## GIVEN EXERCISE
Write out each line from the data below that includes the word "with".

## DATASET EXTRACT
##########

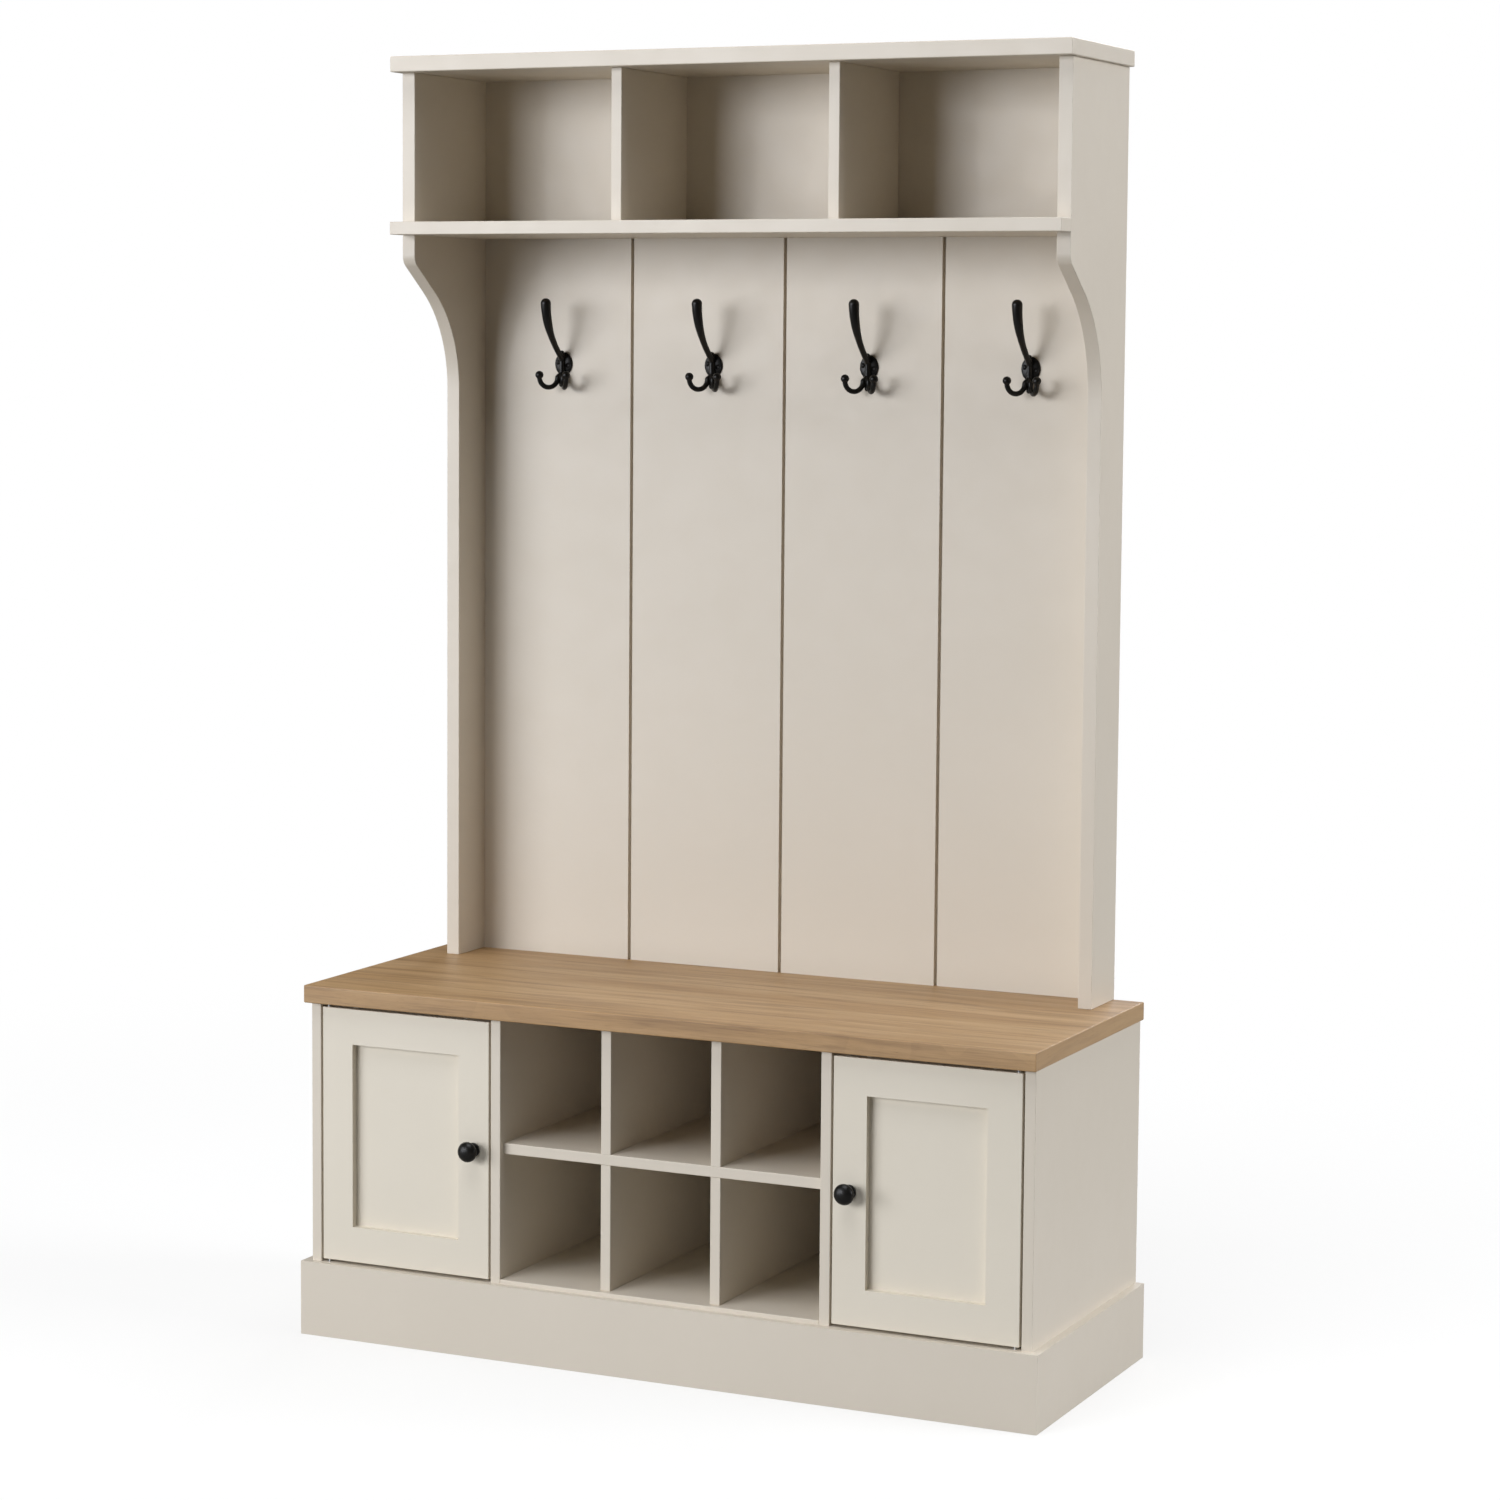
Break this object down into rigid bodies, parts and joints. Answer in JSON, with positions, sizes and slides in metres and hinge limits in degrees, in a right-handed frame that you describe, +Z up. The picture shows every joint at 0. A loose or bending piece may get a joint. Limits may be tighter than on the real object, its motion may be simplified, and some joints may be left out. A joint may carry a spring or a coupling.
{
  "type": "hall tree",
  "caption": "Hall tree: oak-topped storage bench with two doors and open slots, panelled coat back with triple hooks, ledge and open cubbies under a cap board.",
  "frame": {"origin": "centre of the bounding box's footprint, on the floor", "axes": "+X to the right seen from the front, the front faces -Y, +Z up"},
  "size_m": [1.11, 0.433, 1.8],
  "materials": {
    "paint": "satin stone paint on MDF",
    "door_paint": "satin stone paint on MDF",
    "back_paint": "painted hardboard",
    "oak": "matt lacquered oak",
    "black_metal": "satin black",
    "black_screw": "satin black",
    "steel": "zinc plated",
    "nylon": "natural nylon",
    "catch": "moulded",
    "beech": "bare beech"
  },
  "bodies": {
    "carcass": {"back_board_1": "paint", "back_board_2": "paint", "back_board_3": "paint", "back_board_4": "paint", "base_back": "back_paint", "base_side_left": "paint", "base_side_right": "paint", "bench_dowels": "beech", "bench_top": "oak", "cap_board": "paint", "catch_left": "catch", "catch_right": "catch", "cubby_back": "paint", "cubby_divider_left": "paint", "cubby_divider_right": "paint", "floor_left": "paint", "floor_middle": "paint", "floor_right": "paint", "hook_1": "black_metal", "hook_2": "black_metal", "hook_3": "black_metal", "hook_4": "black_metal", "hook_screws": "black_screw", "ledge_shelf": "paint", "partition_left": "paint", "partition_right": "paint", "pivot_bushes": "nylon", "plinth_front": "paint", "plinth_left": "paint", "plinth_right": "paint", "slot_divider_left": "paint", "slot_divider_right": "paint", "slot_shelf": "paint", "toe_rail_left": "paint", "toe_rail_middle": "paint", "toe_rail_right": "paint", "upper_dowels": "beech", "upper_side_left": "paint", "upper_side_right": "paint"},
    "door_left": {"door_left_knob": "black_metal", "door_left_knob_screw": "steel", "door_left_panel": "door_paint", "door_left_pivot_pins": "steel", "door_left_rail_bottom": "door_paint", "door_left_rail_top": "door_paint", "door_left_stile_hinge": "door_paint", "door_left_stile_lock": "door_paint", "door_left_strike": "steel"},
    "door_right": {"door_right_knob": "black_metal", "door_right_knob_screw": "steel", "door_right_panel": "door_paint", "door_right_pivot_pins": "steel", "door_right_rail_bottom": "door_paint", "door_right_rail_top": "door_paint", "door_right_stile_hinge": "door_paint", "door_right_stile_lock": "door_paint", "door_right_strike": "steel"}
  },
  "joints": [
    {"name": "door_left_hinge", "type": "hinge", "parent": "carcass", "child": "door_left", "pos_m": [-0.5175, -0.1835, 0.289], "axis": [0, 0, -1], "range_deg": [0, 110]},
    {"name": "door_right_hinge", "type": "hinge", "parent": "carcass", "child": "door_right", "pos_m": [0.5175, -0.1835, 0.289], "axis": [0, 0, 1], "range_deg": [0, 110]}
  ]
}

##########

## RESPONSE BELOW
Break this object down into rigid bodies, parts and joints. Answer in JSON, with positions, sizes and slides in metres and hinge limits in degrees, in a right-handed frame that you describe, +Z up. The picture shows every joint at 0. A loose or bending piece may get a joint. Limits may be tighter than on the real object, its motion may be simplified, and some joints may be left out. A joint may carry a spring or a coupling.
  "caption": "Hall tree: oak-topped storage bench with two doors and open slots, panelled coat back with triple hooks, ledge and open cubbies under a cap board.",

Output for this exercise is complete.